MaisPB – Vou repetir uma pergunta que fiz a Sérgio Raz. Esse disco Armoriando é um presente, uma homenagem ao Nordeste. Estou certo?

 Ana Oliveira  – Nosso álbum Armoriando é uma homenagem ao Movimento Armorial, ao Nordeste, ao Brasil e à Cultura Brasileira. 

MaisPB – Como vocês chegaram ao nome do disco Armoriando, que termina sendo um uma corruptela de Armorial ou até um neologismo?

 Ana Oliveira  – Armoriando é o nome de uma obra para violino de Sérgio Raz que neste álbum eu toquei violino solo. A sonoridade da palavra é muito forte e eu sugeri batizarmos assim nosso álbum, Sérgio concordou de imediato. Sugere a ação de tocar Música Armorial, através do gerúndio do verbo “armoriar”, que não existe… 

MaisPB –  Você acredita que o disco Carta de Amor e outras Histórias, lançado em 2019 com obras de Sérgio Raz e Egberto Gismonti, deu impulso para o novo disco Armoriando?

 Ana Oliveira  – Sem dúvida, Armoriando é também fruto de Carta de Amor e Outras Histórias. Quase um desdobramento, já que no Carta de Amor tocamos a Suíte Armorial de Sérgio. É um aprofundamento, um amadurecimento do duo após quatro anos de existência e uma pandemia. Em Carta de Amor o duo ainda não tinha um ano de existência ao ser lançado e já teve uma excelente repercussão.

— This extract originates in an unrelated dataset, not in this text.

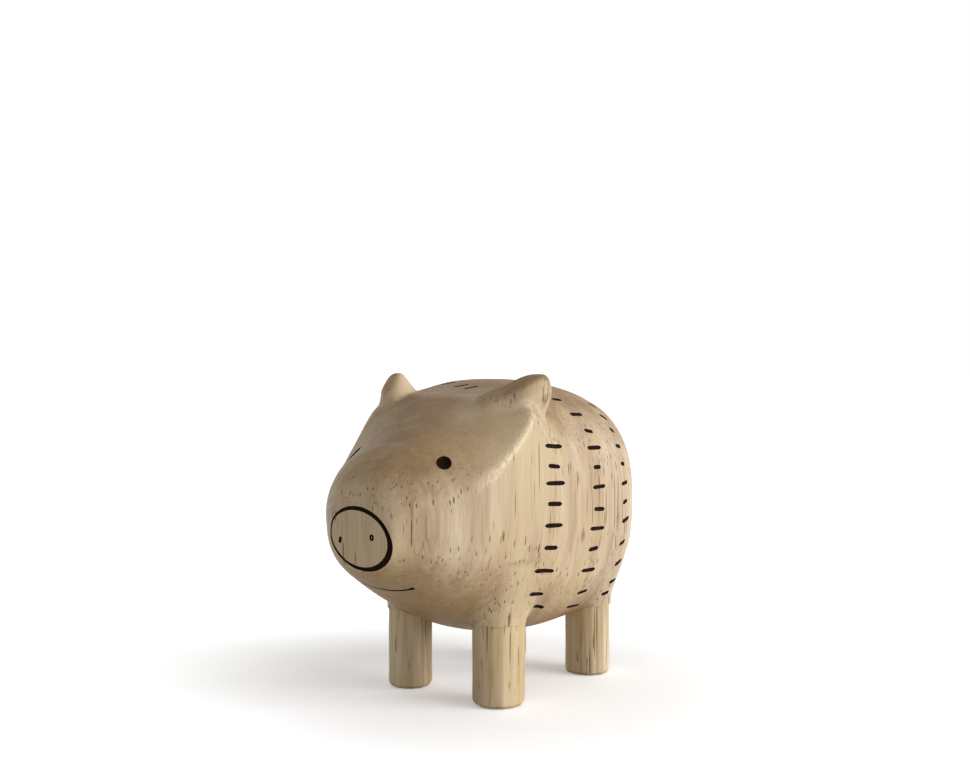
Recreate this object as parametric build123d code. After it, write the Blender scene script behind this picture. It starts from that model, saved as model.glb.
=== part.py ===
from build123d import *
import math
import os

os.makedirs("parts", exist_ok=True)

# A hand-carved wooden pig that stands on four dowel legs. Lengths are in millimetres.
# The snout points along -Y, the left flank along +X, and the feet stand on z = 0.
# The origin is on the floor under the middle of the whole figure, tail included.

# Body block: the overall form, before the forehead is sliced
body_length = 76.4
body_width = 43.8
back_height = 64.5
belly_height = 12.8

# Forehead: one slanting knife cut from the ears down to the snout
brow_edge_drop = 2.8
brow_edge_back = 27.8
bridge_drop = 12.7
bridge_back = 11.0
brow_crown = 5.2
bridge_crown = 16.0
forehead_power = 2.1
forehead_overrun = 12.0

# Ears: two blunt horns left standing at the block's upper corners. The left one is
# broad and the right one slim, and one slanting cut gives both their front faces.
ear_root_drop = 10.5
ear_rise = 11.0
ear_setback = 4.6
ear_length = {"left": 15.2, "right": 11.0}
ear_depth = 12.0
ear_turn = 26.0
ear_face_setback = 3.6
ear_face_pitch = 40.0

# Face, burnt into the flat snout disc and into the forehead
snout_rim = 0.45
snout_ring_stroke = 0.8
burn_depth = 0.5
nostril_diameter = 1.3
nostril_spacing = 8.0
eye_diameter = 3.0
eye_depth = 1.2
eye_spacing = 24.0
eye_back = 10.9

# Legs: whittled dowels, each glued into a drilled blind socket. The seams lie a little
# above the belly's lowest line, where the block is drawn down round each leg.
front_leg_back = 28.1
hind_leg_rump_inset = 16.0
front_leg_flank_inset = 10.3
hind_leg_flank_inset = 10.7
leg_diameter = {"front_left": 10.4, "front_right": 9.0, "hind_left": 9.8, "hind_right": 9.6}
front_seam_rise = 3.6
hind_seam_rise = 2.4
front_socket_depth = 8.6
hind_socket_depth = 12.8
facets = 14
foot_chamfer = 0.9
tenon_chamfer = 0.6
glue_film = 0.1
root_margin = 0.25
root_spread = 1.3
root_rise = 9.0

# Tail: a small bent peg in a hole on the rump
tail_drop = 18.5
tail_diameter = 3.4
tail_tip_diameter = 2.2
tail_tenon = 5.0
tail_bend_radius = 5.0
tail_bend = 55.0

# The whole figure's length, so that y counts from the middle between snout and tail tip
tail_reach = tail_bend_radius * math.sin(math.radians(tail_bend)) + tail_tip_diameter / 2
figure_length = body_length + tail_reach
snout_y = -figure_length / 2

# Everything on the trunk is placed between the belly's lowest line and the back
trunk_height = back_height - belly_height
tail_height = back_height - tail_drop

# Cross sections of the block, from the snout disc to the rump: along as a share of its
# length, half width as a share of half its width, and top, widest level and belly as
# shares of the way from belly to back. The last two numbers say how square the upper and
# the lower half are, where 2 is an ellipse.
section_shares = [
    (0.000, 0.352, 0.550, 0.432, 0.311, 2.2, 2.1),
    (0.018, 0.425, 0.631, 0.437, 0.289, 2.4, 2.1),
    (0.047, 0.535, 0.702, 0.445, 0.261, 2.8, 2.1),
    (0.113, 0.718, 0.801, 0.465, 0.202, 4.2, 2.1),
    (0.192, 0.860, 0.895, 0.497, 0.140, 6.5, 2.2),
    (0.271, 0.934, 0.947, 0.532, 0.086, 8.0, 2.3),
    (0.350, 0.984, 0.954, 0.547, 0.042, 7.6, 2.4),
    (0.449, 1.000, 0.964, 0.541, 0.010, 3.3, 2.5),
    (0.547, 1.000, 1.000, 0.525, 0.000, 2.25, 2.7),
    (0.653, 0.988, 0.995, 0.510, 0.000, 2.1, 2.7),
    (0.745, 0.960, 0.964, 0.494, 0.006, 2.1, 2.7),
    (0.824, 0.909, 0.930, 0.482, 0.026, 2.3, 2.7),
    (0.889, 0.812, 0.886, 0.475, 0.063, 2.5, 2.7),
    (0.942, 0.686, 0.824, 0.470, 0.125, 2.5, 2.6),
    (0.977, 0.507, 0.715, 0.467, 0.218, 2.2, 2.4),
    (0.995, 0.310, 0.619, 0.466, 0.315, 2.0, 2.1),
    (1.000, 0.160, 0.545, 0.466, 0.386, 2.0, 2.0),
]
section_points = 28

# Level ellipses through each ear, from its root to its tip: level as a share of the ear's
# rise, reach as a share of the body's half width, place as a share of the setback behind
# the brow edge, and length and depth as shares of the ear's own.
ear_shares = {
    "left": [
        (0.000, 0.616, 0.283, 1.000, 1.000),
        (0.700, 0.658, 0.609, 0.908, 0.583),
        (0.845, 0.758, 0.783, 0.566, 0.433),
        (1.000, 0.813, 0.900, 0.289, 0.283),
    ],
    "right": [
        (0.000, 0.753, 0.500, 1.000, 0.917),
        (0.690, 0.826, 0.783, 0.627, 0.558),
        (0.845, 0.854, 0.913, 0.418, 0.375),
        (1.000, 0.868, 1.000, 0.218, 0.200),
    ],
}
ear_rounding_share = 0.42
brow_width_share = 1.10
bridge_width_share = 0.886
section_points = 28


def back(distance):
    """The y of a place this far behind the snout disc."""
    return snout_y + distance


def level(share):
    """The height at this share of the way from the belly's lowest line to the back."""
    return belly_height + share * trunk_height


def lerp(near, far, share):
    """The value at this share of the way from near to far."""
    return near + (far - near) * share


def squared_radius(angle, half_width, half_height, power):
    """Distance from the centre to a superellipse in the direction of the angle."""
    across = abs(math.cos(angle)) / half_width
    along = abs(math.sin(angle)) / half_height
    return (across**power + along**power) ** (-1 / power)


def block_section(along, half, top, widest, belly, upper_power, lower_power):
    """One cross section of the block, standing across its length."""
    half_width = half * body_width / 2
    centre = level(widest)
    points = []
    for step in range(section_points):
        angle = 2 * math.pi * step / section_points
        upper = math.sin(angle) >= 0
        half_height = level(top) - centre if upper else centre - level(belly)
        power = upper_power if upper else lower_power
        reach = squared_radius(angle, half_width, half_height, power)
        height = centre + reach * math.sin(angle)
        points.append((reach * math.cos(angle), back(along * body_length), height))
    return Face(Wire(Spline(*points, periodic=True)))


def block():
    """The rounded block: a loft through all the cross sections."""
    return loft([block_section(*shares) for shares in section_shares])


def forehead_form(distance):
    """Half width, crown and top of the forehead cut, this far behind the snout disc."""
    share = (distance - bridge_back) / (brow_edge_back - bridge_back)
    half_width = lerp(bridge_width_share, brow_width_share, share) * body_width / 2
    crown = lerp(bridge_crown, brow_crown, share)
    top = back_height - lerp(bridge_drop, brow_edge_drop, share)
    return half_width, crown, top


def forehead_height(across, distance):
    """The forehead's height at a place: it falls from the top to the sides by the crown."""
    half_width, crown, top = forehead_form(distance)
    share = abs(across) / half_width
    return top - crown * (1 - (1 - share**forehead_power) ** (1 / forehead_power))


def forehead_profile(distance):
    """The forehead's outline this far behind the snout disc, from one side to the other."""
    half_width, crown, top = forehead_form(distance)
    steps = 12
    points = []
    for step in range(steps + 1):
        slope = math.pi * (1 / 2 - step / steps)
        reach = half_width * math.copysign(abs(math.sin(slope)) ** (2 / forehead_power), slope)
        points.append(Vector(reach, back(distance), forehead_height(reach, distance)))
    stations = [step / steps for step in range(steps + 1)]
    return Edge.make_spline(points, parameters=stations)


def forehead_waste():
    """What the slanting cut takes off: all that stands above a ruled surface."""
    near = forehead_profile(bridge_back - forehead_overrun)
    far = forehead_profile(brow_edge_back + forehead_overrun)
    return extrude(Face.make_surface_from_curves(near, far), trunk_height, dir=(0, 0, 1))


def ear(name, side):
    """One blunt horn: a loft from its root to its tip, with a round top and a flat face."""
    turn = math.radians(ear_turn)
    along = (side * math.cos(turn), math.sin(turn), 0)
    levels = []
    for rise, reach, setback, length, depth in ear_shares[name]:
        place = (
            side * reach * body_width / 2,
            back(brow_edge_back + setback * ear_setback),
            back_height - ear_root_drop + rise * ear_rise,
        )
        outline = Ellipse(length * ear_length[name] / 2, depth * ear_depth / 2)
        levels.append(Plane(place, x_dir=along, z_dir=(0, 0, 1)) * outline)
    horn = loft(levels)
    horn = fillet(horn.edges().group_by(Axis.Z)[-1], ear_rounding_share * depth * ear_depth)
    face = Pos(0, back(brow_edge_back + ear_face_setback), place[2]) * Rot(ear_face_pitch, 0, 0)
    return horn - face * Pos(0, 0, body_width / 2) * Box(2 * body_width, 2 * body_width, body_width)


def leg_places():
    """The four legs: name, centre across and along, seam height and the socket's top."""
    places = []
    hind_leg_back = body_length - hind_leg_rump_inset
    for end, distance, inset, rise, depth in (
        ("front", front_leg_back, front_leg_flank_inset, front_seam_rise, front_socket_depth),
        ("hind", hind_leg_back, hind_leg_flank_inset, hind_seam_rise, hind_socket_depth),
    ):
        seam = belly_height + rise
        across = body_width / 2 - inset
        for name, side in (("left", 1), ("right", -1)):
            places.append((f"{end}_{name}", side * across, back(distance), seam, seam + depth))
    return places


def leg_root(name, across, along, seam, top):
    """The block's wood drawn down round a leg, as a cone that ends at the seam."""
    radius = leg_diameter[name] / 2 + root_margin
    cone = Cone(radius, radius + root_spread, root_rise)
    return Pos(across, along, seam + root_rise / 2) * cone


def leg(name, across, along, seam, top):
    """A dowel whittled to flat knife facets below the seam, with a round tenon above."""
    radius = leg_diameter[name] / 2
    shaft = extrude(RegularPolygon(radius, facets), seam)
    shaft = chamfer(shaft.edges().group_by(Axis.Z)[0], foot_chamfer)
    length = top - glue_film - seam
    tenon = Pos(0, 0, seam + length / 2) * Cylinder(radius, length)
    tenon = chamfer(tenon.edges().group_by(Axis.Z)[-1], tenon_chamfer)
    return Pos(across, along, 0) * (shaft + tenon)


def leg_socket(name, across, along, seam, top):
    """The blind hole that a leg is glued into, drilled from under the belly."""
    radius = leg_diameter[name] / 2 + glue_film
    height = top - belly_height / 2
    return Pos(across, along, top - height / 2) * Cylinder(radius, height)


def tail():
    """A tapered peg bent upwards, with a round tip."""
    sections = []
    steps = 5
    rim = back(body_length)
    radii = (tail_diameter / 2, tail_tip_diameter / 2)
    for step in range(steps + 1):
        share = step / steps
        angle = math.radians(tail_bend * share)
        place = Vector(
            0,
            rim + tail_bend_radius * math.sin(angle),
            tail_height + tail_bend_radius * (1 - math.cos(angle)),
        )
        heading = Vector(0, math.cos(angle), math.sin(angle))
        plane = Plane(place, x_dir=(1, 0, 0), z_dir=heading)
        sections.append(plane * Circle(lerp(radii[0], radii[1], share)))
    bend = loft(sections)
    tip = Pos(place) * Sphere(radii[1])
    tenon = Pos(0, rim - tail_tenon / 2, tail_height) * Rot(90, 0, 0) * Cylinder(radii[0], tail_tenon)
    return bend + tip + tenon


def tail_hole():
    """The drilled hole in the rump that holds the tail."""
    depth = tail_tenon + glue_film
    place = Pos(0, back(body_length), tail_height) * Rot(90, 0, 0)
    return place * Cylinder(tail_diameter / 2 + glue_film, 2 * depth)


def eye_hole(side):
    """A burnt eye: a shallow round hole, square to the forehead where it stands."""
    across = side * eye_spacing / 2
    height = forehead_height(across, eye_back)
    slope_across = forehead_height(across + eye_depth, eye_back) - height
    slope_back = forehead_height(across, eye_back + eye_depth) - height
    place = Plane((across, back(eye_back), height), z_dir=(-slope_across, -slope_back, eye_depth))
    return place * Cylinder(eye_diameter / 2, 2 * eye_depth)


def snout_place(across):
    """A place on the snout disc, level with its middle and this far across it."""
    middle = (level(section_shares[0][2]) + level(section_shares[0][4])) / 2
    return Plane((across, snout_y, middle), x_dir=(1, 0, 0), z_dir=(0, -1, 0))


def snout_ring():
    """The burnt ring round the flat snout disc, a groove just inside its rim."""
    half_width = section_shares[0][1] * body_width / 2 - snout_rim
    half_height = (level(section_shares[0][2]) - level(section_shares[0][4])) / 2 - snout_rim
    outer = Ellipse(half_width, half_height)
    inner = Ellipse(half_width - snout_ring_stroke, half_height - snout_ring_stroke)
    return extrude(snout_place(0) * (outer - inner), burn_depth, both=True)


def nostril(side):
    """A small round hole burnt into the snout disc."""
    return snout_place(side * nostril_spacing / 2) * Cylinder(nostril_diameter / 2, 2 * burn_depth)


def body():
    """The carved block with its forehead, ears, sockets, snout ring and face holes."""
    form = block() - forehead_waste() + ear("left", 1) + ear("right", -1)
    for place in leg_places():
        form += leg_root(*place)
    for place in leg_places():
        form -= leg_socket(*place)
    form -= tail_hole()
    form -= snout_ring()
    for side in (1, -1):
        form -= nostril(side)
        form -= eye_hole(side)
    return form


export_step(body(), "parts/body.step")
for place in leg_places():
    export_step(leg(*place), f"parts/leg_{place[0]}.step")
export_step(tail(), "parts/tail.step")
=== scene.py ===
# %% [markdown]
# # A carved wooden pig, dressed in Blender
# The pig is a palm-sized ornament, carved from one block of pale open-grained hardwood.
# Four whittled dowels are glued into its belly, a bent peg is its tail, and the eyes,
# snout ring, mouth and rows of dashes are burnt in with a hot tip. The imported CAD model
# gives the sizes and places that all the rest follows. This script adds the soft carved
# surface, the burnt grooves and the wood.

import bpy
import numpy as np
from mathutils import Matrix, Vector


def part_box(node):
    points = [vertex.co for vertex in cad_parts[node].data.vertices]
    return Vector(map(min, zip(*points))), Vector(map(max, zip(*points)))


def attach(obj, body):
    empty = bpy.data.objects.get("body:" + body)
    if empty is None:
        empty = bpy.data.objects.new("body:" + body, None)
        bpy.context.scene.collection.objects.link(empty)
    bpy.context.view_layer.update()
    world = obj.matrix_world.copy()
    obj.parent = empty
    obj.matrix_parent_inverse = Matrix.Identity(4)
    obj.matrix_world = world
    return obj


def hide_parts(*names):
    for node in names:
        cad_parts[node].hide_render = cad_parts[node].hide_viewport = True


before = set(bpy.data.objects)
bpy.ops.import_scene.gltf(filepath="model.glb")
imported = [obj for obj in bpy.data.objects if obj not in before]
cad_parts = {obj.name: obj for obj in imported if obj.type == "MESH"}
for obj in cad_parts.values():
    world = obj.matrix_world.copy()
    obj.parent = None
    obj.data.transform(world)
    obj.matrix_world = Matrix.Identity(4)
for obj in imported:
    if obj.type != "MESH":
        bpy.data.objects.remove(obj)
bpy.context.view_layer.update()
print("nodes:", sorted(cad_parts))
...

E aguardem  o que vem por aí… 

MaisPB – Vocês já se apresentaram em São Paulo.  Haveria alguma chance desse show chegar ao Nordeste?

 Ana Oliveira  – Claro que existe, queremos muito lançar o Armoriando no Nordeste e em breve e certamente teremos estas datas de lançamento e apresentações no nosso amado Nordeste brasileiro!!

MaisPB – Como a música entrou em sua vida?

 Ana Oliveira  – A música entrou na minha vida muito cedo, meu pai sempre ouviu muita música principalmente de concerto, erudita, é um apaixonado por música. Muito cedo, aos cinco anos de idade  ouvi o violino e também me apaixonei, e até hoje é o que me move nesta vida.